Despite the administration's promulgation of two separate proposals
for a new FOIA exemption in as many weeks, in July, Director Ridge's
Office of Homeland Security released The National Strategy for Homeland
Security, which appeared to call for more study of the issue before
legislating. Specifically, this report called upon the Attorney General
to "convene a panel to propose any legal changes necessary to enable
sharing of essential homeland security information between the
government and the private sector." (p. 33)
The need for more study of the administration's proposed new FOIA
exemption was made amply clear by its possible adverse environmental,
public health and safety affects. Keeping secret problems in a variety
of critical infrastructures would simply remove public pressure to fix
the problems. Moreover, several environmental groups pointed out that,
under the administration's proposal, companies could avoid enforcement
action by "voluntarily" providing information about environmental
violations to the EPA, which would then be unable to use the
information to hold the company accountable and also would be required
to keep the information confidential. It would bar the government from
disclosing information about spills or other violations without the
written consent of the company that caused the pollution.
I worked on a bipartisan basis with many interested stakeholders from
environmental, civil liberties, human rights, business and government
watchdog groups to craft a compromise FOIA exemption that did not grant
the business sector's wish-list but did provide additional
nondisclosure protections for certain records without jeopardizing the
public health and safety. At the request of Chairman Lieberman for the
Judiciary Committee's views on the new department, I shared my concerns
about the administration's proposed FOIA exemption and then worked with
Members of the Governmental Affairs Committee, in particular Senator
Levin and Senator Bennett, to craft a more narrow and responsible
exemption that accomplishes the Administration's goal of encouraging
private companies to share records of critical infrastructure
vulnerabilities with the new Department of Homeland Security without
providing incentives to "game" the system of enforcement of
environmental and other laws designed to protect our nation's public
health and safety. We refined the FOIA exemption in a manner that
satisfied the Administration's stated goal, while limiting the risks of
abuse by private companies or government agencies.

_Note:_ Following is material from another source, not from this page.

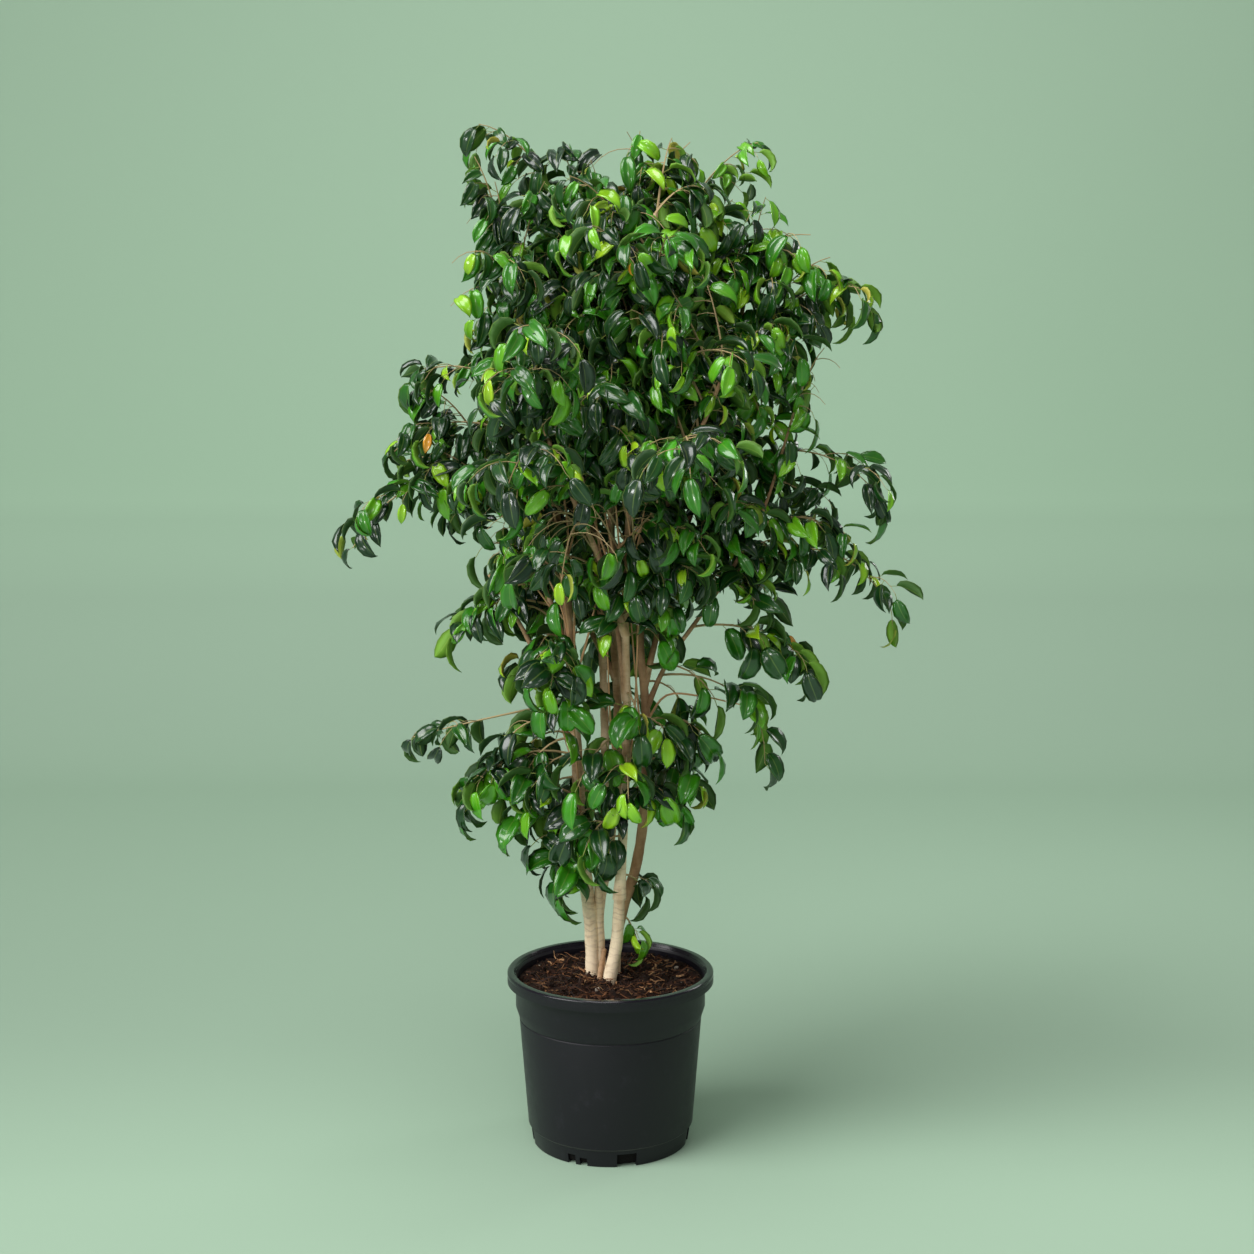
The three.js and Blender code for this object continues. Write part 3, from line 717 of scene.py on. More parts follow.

This compromise solution was supported by the administration and
other members of the Committee on Governmental Affairs and was
unanimously adopted by that Committee at the markup of the Homeland
Security Department bill on July 24, 2002. The provision would exempt
from the FOIA certain records pertaining to critical infrastructure
threats and vulnerabilities that are furnished voluntarily to the new
Department and designated by the provider as confidential and not
customarily made available to the public. Notably, the compromise FOIA
exemption made clear that the exemption only covered "records" from
the private sector, not all `'information" provided by the private
sector and thereby avoided the adverse result of government agency-
created and generated documents and databases being put off-limits to
the FOIA simply if private sector "information" is incorporated.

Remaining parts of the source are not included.